Be that as it may, there is a vocal lobby in India, which feels that Kabul is offering an “opportunity” to Delhi to establish a military-to-military relationship with Afghanistan. The unspoken leitmotif is that India should seize the opportunity and use the relationship with the Afghan armed forces as leverage to put pressure on Pakistan by creating a “second front” for the old adversary. But on the other hand, India’s “capacity” to equip the Afghan armed forces is rather limited. First, Delhi cannot expect payments from Kabul for the military equipment. Will the expenditure come out of India’s defence budget? This is one thing.

Of course, the sensible thing to do will be for Delhi to ask the North Atlantic Treaty Organization (or the US) to pick up the tab, which they have occasionally done in the case of procurements of helicopters from Russia that are suitable for Afghan conditions and which the Afghan armed forces have traditionally used. But it is unlikely that India will be put on a similar footing, because neither Brussels nor Washington will want to tread on Pakistani sensitivities. In fact, the US has not hidden its aversion to India being involved as a provider of security for Afghanistan. The US indeed lauds India as a “lynchpin” in the post-2014 Afghan security scenario, but this role is visualized exclusively in terms of Delhi loosening its purse strings and rendering financial support and economic assistance to that country.

A second problem arises insofar as India’s indigenous capacity to manufacture military equipment is very limited and what little India’s defence industry produces is needed for its own million-strong armed forces. Certainly, it makes no sense for India to procure weapons at own cost from third countries such as Russia, Israel, France, or the US and supply them gratis to the Afghan armed forces.

But there is a third issue, which is political. Without doubt, Pakistan’s sensitivity regarding India-Afghan military cooperation is understandable. In a similar situation, Delhi would not easily swallow the bitter pill if Beijing or Islamabad were to raise their heads above the parapet and build up military cooperation with, say, Nepal or Bhutan. Besides, there is already a perception that India-Pakistan rivalry is the root cause of the instability in Afghanistan, which, despite denials by Indian pundits has become entrenched as the narrative in the world opinion.
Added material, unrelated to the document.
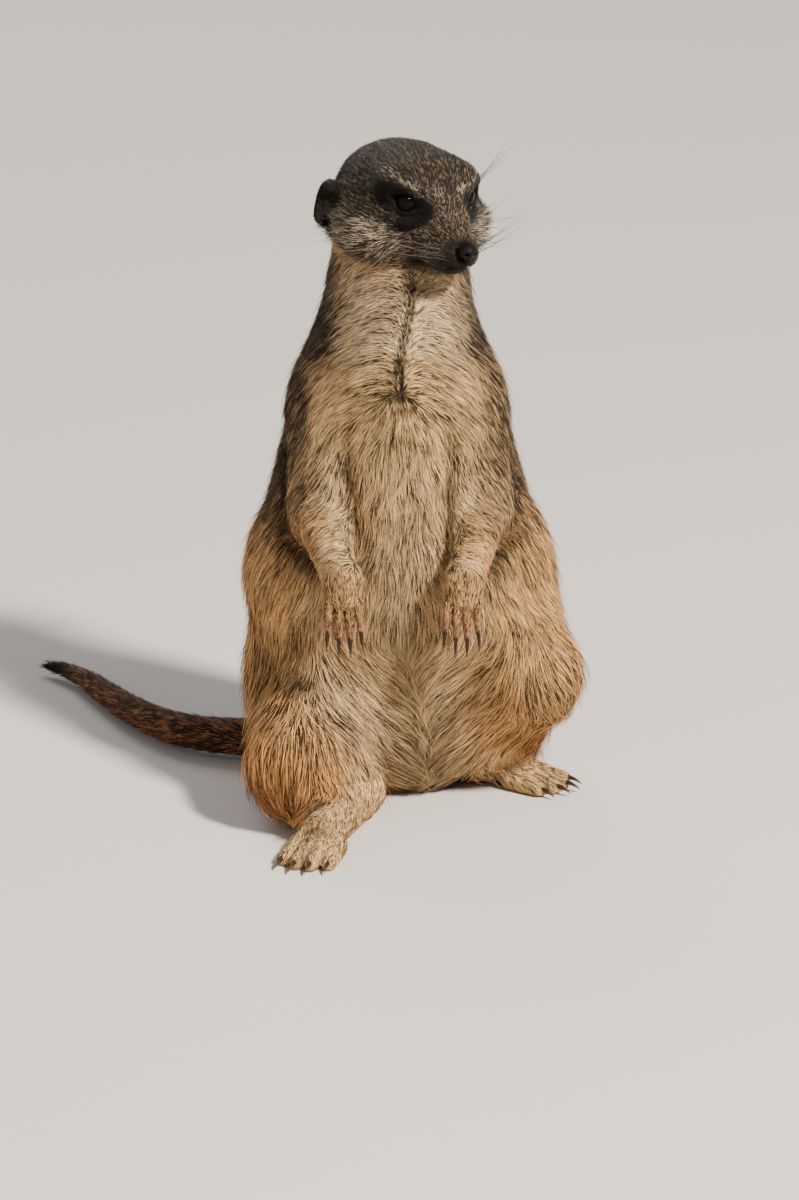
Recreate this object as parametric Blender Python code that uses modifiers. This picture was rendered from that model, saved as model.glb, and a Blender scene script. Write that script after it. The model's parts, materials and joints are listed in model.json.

In sum, India will not be casting itself in a favorable light as an exponent of regional peace and stability if it is seen as queering the pitch of its rivalry with Pakistan on the Afghan turf.

The ultimate clincher, however, will be that the Afghan situation is reaching a defining moment and Delhi will be acting injudiciously to focus on beefing up one particular group – albeit the Kabul government – in what is quintessentially a 30-year old fratricidal strife.

India is undeniably a stakeholder in the stability of Afghanistan. But it is still unclear that the prospects of peace and reconciliation stand no chance and Afghanistan is inexorably moving toward a civil war. The point is, much depends on whether Pakistan is capable of making a genuine shift in its approach toward the Afghan situation. Within Pakistan there are different schools of opinion. There is indeed a thoughtful opinion that is straining to assert, which has begun to openly question the continued logic of viewing the extremist elements of the Taliban as Pakistan’s ‘strategic assets.’ This topic of ‘strategic assets’ used to be a holy cow in the Pakistani discourses and the fact that it is openly discussed today itself underscores a significant shift in public attitude. 

As of now, it is far from evident that the willingness to recognize the gravity of the blowback of the Afghan conflict for Pakistan’s own security is going to translate as official policies. There are indeed several power centres in Pakistan and what makes matters extremely delicate at the moment is that the Pakistani civilian leadership hopes to assume the reins of power in steering the Afghan policy and things are moving toward a delicate period in the near future.

However, the success of the Pakistani civilian leadership in asserting its control over the country’s Afghan policy will also critically depend on the climate of Pakistan’s relations with India. The civilian leadership of Prime Minister Nawaz Sharif has repeatedly stated its keenness to normalize Pakistan’s ties with India. Pakistan’s domestic and regional policies are inextricably linked and although many Indian pundits hate to hear it being said in as many words, the fact remains that improved India-Pakistan relationship will be a positive factor for the Afghan peace process. Suffice to say, it is in India’s own long term interests to encourage the positive trends in Pakistan that are inclined to make the leap of faith necessary to grasp that the stabilization of Afghanistan can be a game changer for Pakistan’s own security and development as well as for regional stability and cooperation as a whole.

On the contrary, any move on India’s part at this delicate juncture to raise its profile in Afghanistan will run the risk of creating misapprehensions in the Pakistani mind. It is a gamble that Delhi will be taking by remaining in a state of masterly inactivity in its Afghan policies through this year and the next, because there is no certainty that the winds of change in Pakistan will ultimately prove to be the prevailing winds. But it is a gamble still worth taking.